Razelle Benally: It just contextualizes the biases we are constantly up against that makes it difficult for these families and advocates to fight for justice and accountability.

Coroner Kurtzman on the hot seat in Murder in Big Horn / Photo courtesy of Showtime

Coroner Kurtzman on the hot seat in Murder in Big Horn / Photo courtesy of Showtime

Popflick: You must create closure for the viewer, even when there is none?

Matthew Galkin: Razelle and I are not private investigators. We are not even investigative journalists. We are filmmakers. We all feel compelled not to figure everything out, not even find an ending, but to arrive somewhere. It was important to build this in a way that there was some destination. And for us, it ultimately was history. These cases may never be solved, but we show why Native American women are so vulnerable. And it goes back 200 years. And so, you see that the real crime here is colonization.
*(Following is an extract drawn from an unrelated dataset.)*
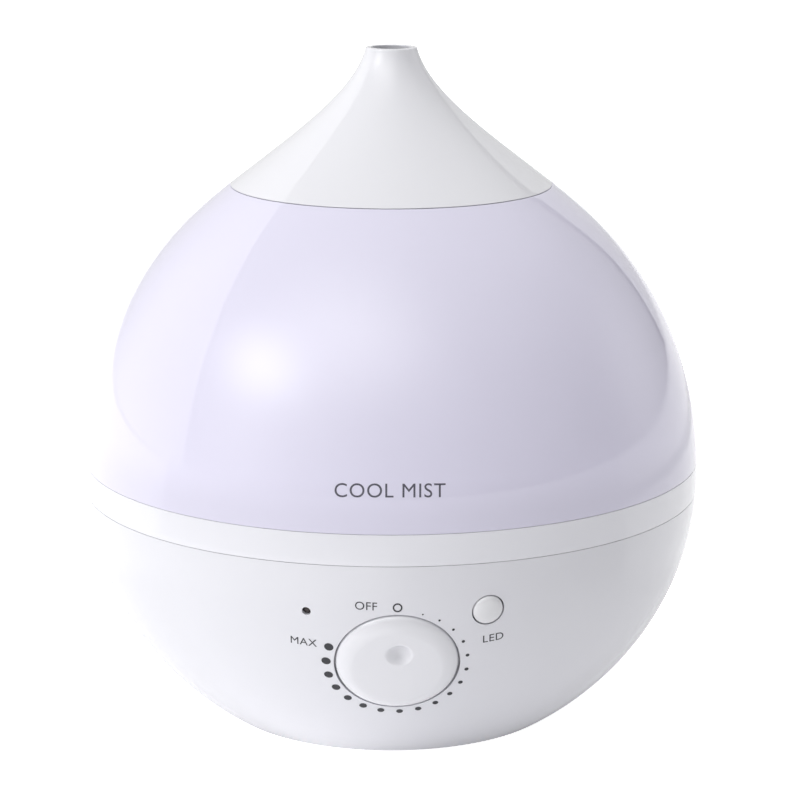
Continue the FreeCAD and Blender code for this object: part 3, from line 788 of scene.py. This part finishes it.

It started hundreds of years ago and continues to affect every minute of life on reservations today.

Popflick: Series like AMC's Dark Winds and FX's Reservation Dogs are lifting the profile of Native American talent. Are things getting better in the film industry?

Razelle Benally: We have always been competent storytellers. America is waking up not only to many of our issues but to the fact that they have been misconstrued. There is a misrepresentation of us in the media. Television shows like Reservation Dogs are a clear example of how something beautiful can come about with true representation. It has true indigenous creators at the helm of it. The show-runners, writers, and directors are indigenous. All of the main actors are from native indigenous First Nations. It is a huge feat, but it is the only project like that. It has gotten so many accolades, as it should because it deserves it. There are steps taken to move forward with creatives in key positions in film and television, but I would say it's not good enough. We are not there yet.